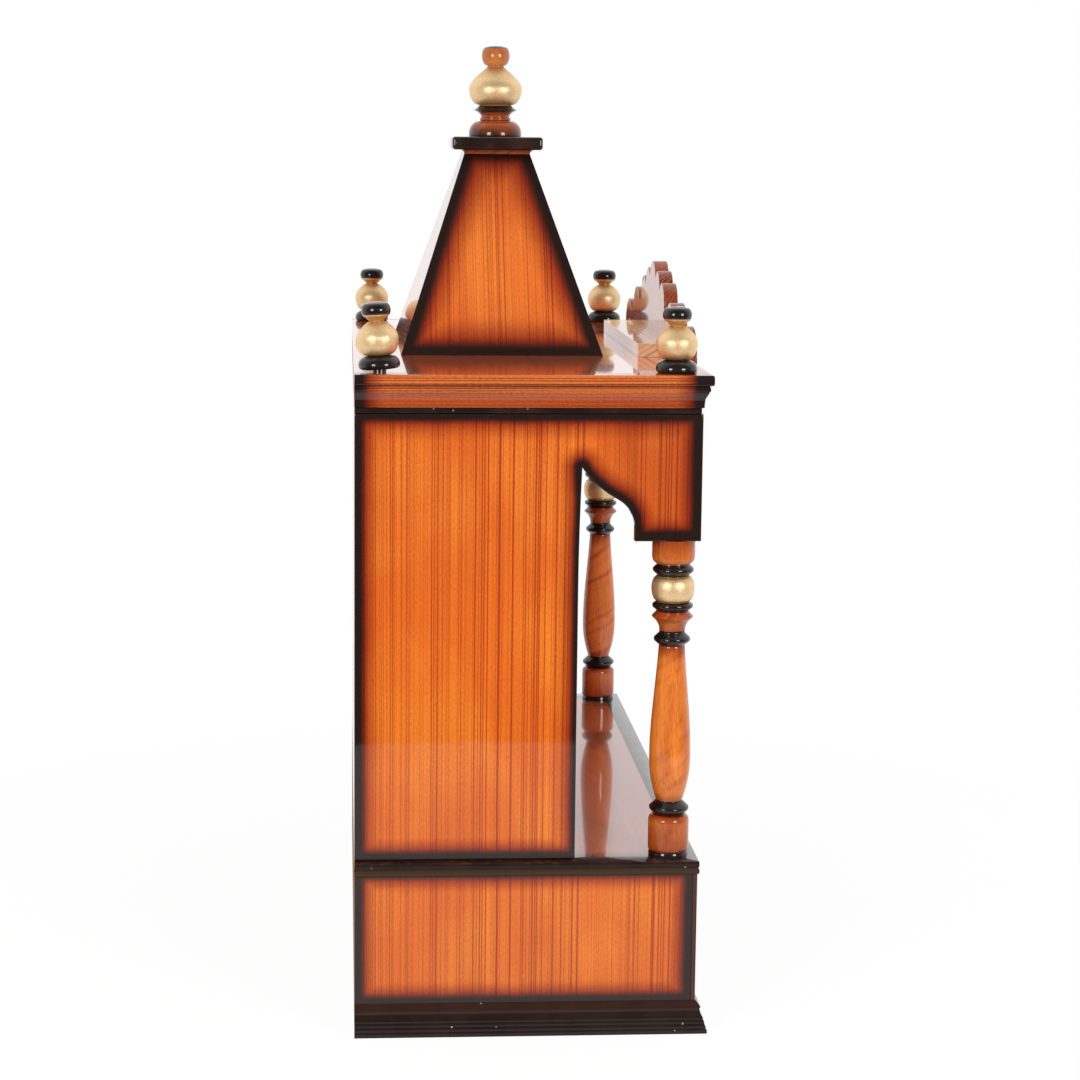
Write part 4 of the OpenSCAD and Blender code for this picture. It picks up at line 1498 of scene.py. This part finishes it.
class TEMPLE_OT_stage(bpy.types.Operator):
    """Set up the floor, the white surroundings, the lamps and the camera"""

    bl_idname = "temple.stage"
    bl_label = "Stage"

    def execute(self, context):
        self.world(context.scene)
        self.floor(context.scene)
        self.lamps(context.scene)
        self.camera(context.scene)
        return {"FINISHED"}

    def world(self, scene):
        world = bpy.data.worlds.new("White studio")
        world.use_nodes = True
        world.node_tree.nodes.clear()
        g = Graph(world.node_tree)
        rays = g.node("ShaderNodeLightPath").outputs
        toward = g.parts_of(g.node("ShaderNodeTexCoord").outputs["Generated"])
        # Matt surfaces get more light from above than from the sides
        overhead = g.times_plus(g.smooth(toward[Z], 0.0, 1.0), 1.35, 0.70)
        level = g.times(overhead, scene.temple_stage.world_level)
        dim = scene.temple_stage.dim_level
        mirrored = g.times_plus(g.smooth(toward[X], -0.50, 0.10), 1.0 - dim, dim)
        seen = g.math("MAXIMUM", rays["Is Camera Ray"], rays["Is Transmission Ray"])
        strength = g.times_plus(seen, g.inverse(level), level)
        strength = g.plus(strength, g.times(rays["Is Glossy Ray"], g.minus(mirrored, level)))
        background = g.node("ShaderNodeBackground")
        background.inputs["Color"].default_value = WHITE
        g.feed(background.inputs["Strength"], strength)
        g.feed(g.node("ShaderNodeOutputWorld").inputs["Surface"], background.outputs[0])
        scene.world = world

    def floor(self, scene):
        """A pale disc that keeps the temple's shadow and fades into the white."""
        made = bmesh.new()
        bmesh.ops.create_circle(made, cap_ends=True, segments=96, radius=scene.temple_stage.floor_radius)
        mesh = bpy.data.meshes.new("floor")
        made.to_mesh(mesh)
        made.free()
        floor = bpy.data.objects.new("floor", mesh)
        scene.collection.objects.link(floor)
        material = bpy.data.materials.new("pale_floor")
        material.use_nodes = True
        material.node_tree.nodes.clear()
        g = Graph(material.node_tree)
        where, _ = g.place()
        radius = g.node("ShaderNodeVectorMath", operation="LENGTH")
        g.feed(radius.inputs[0], where)
        fade = g.math("MAXIMUM", g.smooth(radius.outputs["Value"], 0.40, 0.9), 0.94)
        matt = g.node("ShaderNodeBsdfDiffuse")
        matt.inputs["Color"].default_value = FLOOR_GREY
        white = g.node("ShaderNodeEmission")
        rays = g.node("ShaderNodeLightPath").outputs
        seen = g.times_plus(rays["Is Glossy Ray"], 0.95, rays["Is Camera Ray"])
        g.feed(white.inputs["Strength"], seen)
        blend = g.node("ShaderNodeMixShader")
        for socket, value in zip(blend.inputs, (fade, matt.outputs[0], white.outputs[0])):
            g.feed(socket, value)
        g.feed(g.node("ShaderNodeOutputMaterial").inputs["Surface"], blend.outputs[0])
        set_material(floor, material)

    def lamps(self, scene):
        stage = scene.temple_stage
        for name, angle in LAMP_TURNS.items():
            light = bpy.data.lights.new(name, "AREA")
            light.energy = stage.lamp_power
            light.shape = "SQUARE"
            light.size = stage.lamp_size
            lamp = bpy.data.objects.new(name, light)
            turn = math.radians(angle)
            away = Vector((-math.cos(turn), math.sin(turn), LAMP_RISE))
            lamp.location = LAMP_TARGET + away * stage.lamp_distance
            lamp.rotation_euler = (LAMP_TARGET - lamp.location).to_track_quat("-Z", "Y").to_euler()
            scene.collection.objects.link(lamp)

    def camera(self, scene):
        """A long lens on the left side, a little above and behind the front."""
        yaw, pitch, roll = CAMERA_YAW, CAMERA_PITCH, CAMERA_ROLL
        data = bpy.data.cameras.new("camera")
        data.sensor_width = SENSOR_WIDTH
        data.lens = LENS
        data.shift_x = SHIFT_X
        data.shift_y = SHIFT_Y
        data.clip_end = 50.0
        camera = bpy.data.objects.new("camera", data)
        ahead = math.cos(pitch)
        forward = Vector((math.cos(yaw) * ahead, -math.sin(yaw) * ahead, -math.sin(pitch)))
        level_right = Vector((-math.sin(yaw), -math.cos(yaw), 0.0))
        level_up = level_right.cross(forward)
        right = level_right * math.cos(roll) - level_up * math.sin(roll)
        up = level_right * math.sin(roll) + level_up * math.cos(roll)
        turn = Matrix((right, up, -forward)).transposed().to_4x4()
        place = (CAMERA_X, BOX["base_left"][1][Y] + CAMERA_BEHIND_WALL, CAMERA_Z)
        camera.matrix_world = Matrix.Translation(place) @ turn
        scene.collection.objects.link(camera)
        scene.camera = camera
        scene.view_settings.view_transform = "Standard"


OPERATORS = (
    TEMPLE_OT_side_boards,
    TEMPLE_OT_base,
    TEMPLE_OT_deck_and_top,
    TEMPLE_OT_mouldings,
    TEMPLE_OT_columns,
    TEMPLE_OT_finials,
    TEMPLE_OT_tower,
    TEMPLE_OT_crest,
    TEMPLE_OT_stage,
)


class TEMPLE_PT_panel(bpy.types.Panel):
    """Lists the settings and the steps."""

    bl_idname = "TEMPLE_PT_panel"
    bl_label = "Wooden Home Temple"
    bl_space_type = "VIEW_3D"
    bl_region_type = "UI"
    bl_category = "Temple"

    def draw(self, context):
        layout = self.layout
        scene = context.scene
        for settings in (scene.temple_colours, scene.temple_sizes, scene.temple_stage):
            box = layout.box()
            for key in settings.__annotations__:
                box.prop(settings, key)
        for operator in OPERATORS:
            layout.operator(operator.bl_idname)


def register():
    for cls in (*PROPERTY_GROUPS, *OPERATORS, TEMPLE_PT_panel):
        bpy.utils.register_class(cls)
    bpy.types.Scene.temple_colours = bpy.props.PointerProperty(type=TempleColours)
    bpy.types.Scene.temple_sizes = bpy.props.PointerProperty(type=TempleSizes)
    bpy.types.Scene.temple_stage = bpy.props.PointerProperty(type=TempleStage)


def unregister():
    del bpy.types.Scene.temple_stage
    del bpy.types.Scene.temple_sizes
    del bpy.types.Scene.temple_colours
    for cls in reversed((*PROPERTY_GROUPS, *OPERATORS, TEMPLE_PT_panel)):
        bpy.utils.unregister_class(cls)


def main():
    register()
    for operator in OPERATORS:
        group, name = operator.bl_idname.split(".")
        getattr(getattr(bpy.ops, group), name)()


if __name__ == "__main__":
    main()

● **Short task**
Print the material verbatim, all of it.

● **Reply to the task**
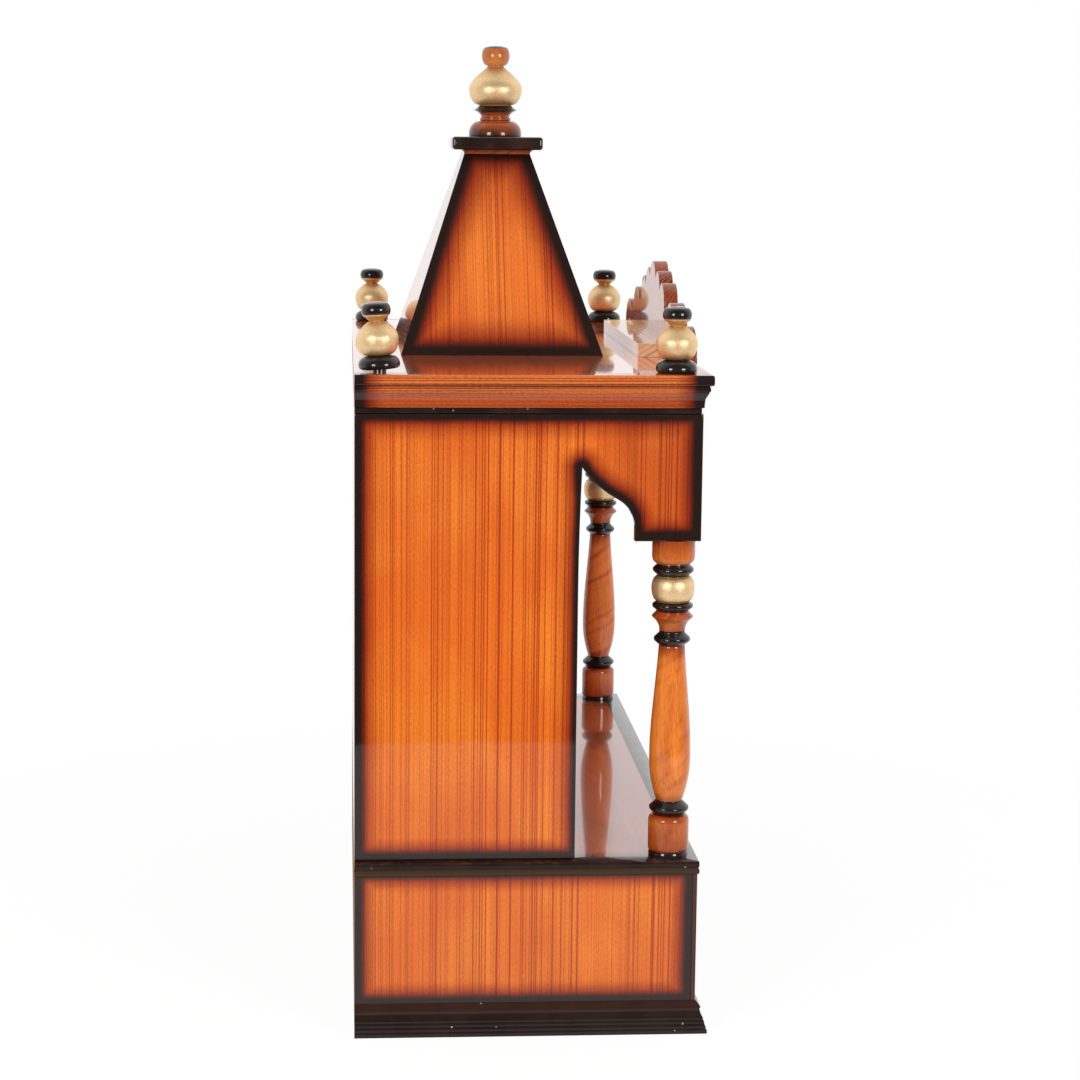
Write part 4 of the OpenSCAD and Blender code for this picture. It picks up at line 1498 of scene.py. This part finishes it.
class TEMPLE_OT_stage(bpy.types.Operator):
    """Set up the floor, the white surroundings, the lamps and the camera"""

    bl_idname = "temple.stage"
    bl_label = "Stage"

    def execute(self, context):
        self.world(context.scene)
        self.floor(context.scene)
        self.lamps(context.scene)
        self.camera(context.scene)
        return {"FINISHED"}

    def world(self, scene):
        world = bpy.data.worlds.new("White studio")
        world.use_nodes = True
        world.node_tree.nodes.clear()
        g = Graph(world.node_tree)
        rays = g.node("ShaderNodeLightPath").outputs
        toward = g.parts_of(g.node("ShaderNodeTexCoord").outputs["Generated"])
        # Matt surfaces get more light from above than from the sides
        overhead = g.times_plus(g.smooth(toward[Z], 0.0, 1.0), 1.35, 0.70)
        level = g.times(overhead, scene.temple_stage.world_level)
        dim = scene.temple_stage.dim_level
        mirrored = g.times_plus(g.smooth(toward[X], -0.50, 0.10), 1.0 - dim, dim)
        seen = g.math("MAXIMUM", rays["Is Camera Ray"], rays["Is Transmission Ray"])
        strength = g.times_plus(seen, g.inverse(level), level)
        strength = g.plus(strength, g.times(rays["Is Glossy Ray"], g.minus(mirrored, level)))
        background = g.node("ShaderNodeBackground")
        background.inputs["Color"].default_value = WHITE
        g.feed(background.inputs["Strength"], strength)
        g.feed(g.node("ShaderNodeOutputWorld").inputs["Surface"], background.outputs[0])
        scene.world = world

    def floor(self, scene):
        """A pale disc that keeps the temple's shadow and fades into the white."""
        made = bmesh.new()
        bmesh.ops.create_circle(made, cap_ends=True, segments=96, radius=scene.temple_stage.floor_radius)
        mesh = bpy.data.meshes.new("floor")
        made.to_mesh(mesh)
        made.free()
        floor = bpy.data.objects.new("floor", mesh)
        scene.collection.objects.link(floor)
        material = bpy.data.materials.new("pale_floor")
        material.use_nodes = True
        material.node_tree.nodes.clear()
        g = Graph(material.node_tree)
        where, _ = g.place()
        radius = g.node("ShaderNodeVectorMath", operation="LENGTH")
        g.feed(radius.inputs[0], where)
        fade = g.math("MAXIMUM", g.smooth(radius.outputs["Value"], 0.40, 0.9), 0.94)
        matt = g.node("ShaderNodeBsdfDiffuse")
        matt.inputs["Color"].default_value = FLOOR_GREY
        white = g.node("ShaderNodeEmission")
        rays = g.node("ShaderNodeLightPath").outputs
        seen = g.times_plus(rays["Is Glossy Ray"], 0.95, rays["Is Camera Ray"])
        g.feed(white.inputs["Strength"], seen)
        blend = g.node("ShaderNodeMixShader")
        for socket, value in zip(blend.inputs, (fade, matt.outputs[0], white.outputs[0])):
            g.feed(socket, value)
        g.feed(g.node("ShaderNodeOutputMaterial").inputs["Surface"], blend.outputs[0])
        set_material(floor, material)

    def lamps(self, scene):
        stage = scene.temple_stage
        for name, angle in LAMP_TURNS.items():
            light = bpy.data.lights.new(name, "AREA")
            light.energy = stage.lamp_power
            light.shape = "SQUARE"
            light.size = stage.lamp_size
            lamp = bpy.data.objects.new(name, light)
            turn = math.radians(angle)
            away = Vector((-math.cos(turn), math.sin(turn), LAMP_RISE))
            lamp.location = LAMP_TARGET + away * stage.lamp_distance
            lamp.rotation_euler = (LAMP_TARGET - lamp.location).to_track_quat("-Z", "Y").to_euler()
            scene.collection.objects.link(lamp)

    def camera(self, scene):
        """A long lens on the left side, a little above and behind the front."""
        yaw, pitch, roll = CAMERA_YAW, CAMERA_PITCH, CAMERA_ROLL
        data = bpy.data.cameras.new("camera")
        data.sensor_width = SENSOR_WIDTH
        data.lens = LENS
        data.shift_x = SHIFT_X
        data.shift_y = SHIFT_Y
        data.clip_end = 50.0
        camera = bpy.data.objects.new("camera", data)
        ahead = math.cos(pitch)
        forward = Vector((math.cos(yaw) * ahead, -math.sin(yaw) * ahead, -math.sin(pitch)))
        level_right = Vector((-math.sin(yaw), -math.cos(yaw), 0.0))
        level_up = level_right.cross(forward)
        right = level_right * math.cos(roll) - level_up * math.sin(roll)
        up = level_right * math.sin(roll) + level_up * math.cos(roll)
        turn = Matrix((right, up, -forward)).transposed().to_4x4()
        place = (CAMERA_X, BOX["base_left"][1][Y] + CAMERA_BEHIND_WALL, CAMERA_Z)
        camera.matrix_world = Matrix.Translation(place) @ turn
        scene.collection.objects.link(camera)
        scene.camera = camera
        scene.view_settings.view_transform = "Standard"


OPERATORS = (
    TEMPLE_OT_side_boards,
    TEMPLE_OT_base,
    TEMPLE_OT_deck_and_top,
    TEMPLE_OT_mouldings,
    TEMPLE_OT_columns,
    TEMPLE_OT_finials,
    TEMPLE_OT_tower,
    TEMPLE_OT_crest,
    TEMPLE_OT_stage,
)


class TEMPLE_PT_panel(bpy.types.Panel):
    """Lists the settings and the steps."""

    bl_idname = "TEMPLE_PT_panel"
    bl_label = "Wooden Home Temple"
    bl_space_type = "VIEW_3D"
    bl_region_type = "UI"
    bl_category = "Temple"

    def draw(self, context):
        layout = self.layout
        scene = context.scene
        for settings in (scene.temple_colours, scene.temple_sizes, scene.temple_stage):
            box = layout.box()
            for key in settings.__annotations__:
                box.prop(settings, key)
        for operator in OPERATORS:
            layout.operator(operator.bl_idname)


def register():
    for cls in (*PROPERTY_GROUPS, *OPERATORS, TEMPLE_PT_panel):
        bpy.utils.register_class(cls)
    bpy.types.Scene.temple_colours = bpy.props.PointerProperty(type=TempleColours)
    bpy.types.Scene.temple_sizes = bpy.props.PointerProperty(type=TempleSizes)
    bpy.types.Scene.temple_stage = bpy.props.PointerProperty(type=TempleStage)


def unregister():
    del bpy.types.Scene.temple_stage
    del bpy.types.Scene.temple_sizes
    del bpy.types.Scene.temple_colours
    for cls in reversed((*PROPERTY_GROUPS, *OPERATORS, TEMPLE_PT_panel)):
        bpy.utils.unregister_class(cls)


def main():
    register()
    for operator in OPERATORS:
        group, name = operator.bl_idname.split(".")
        getattr(getattr(bpy.ops, group), name)()


if __name__ == "__main__":
    main()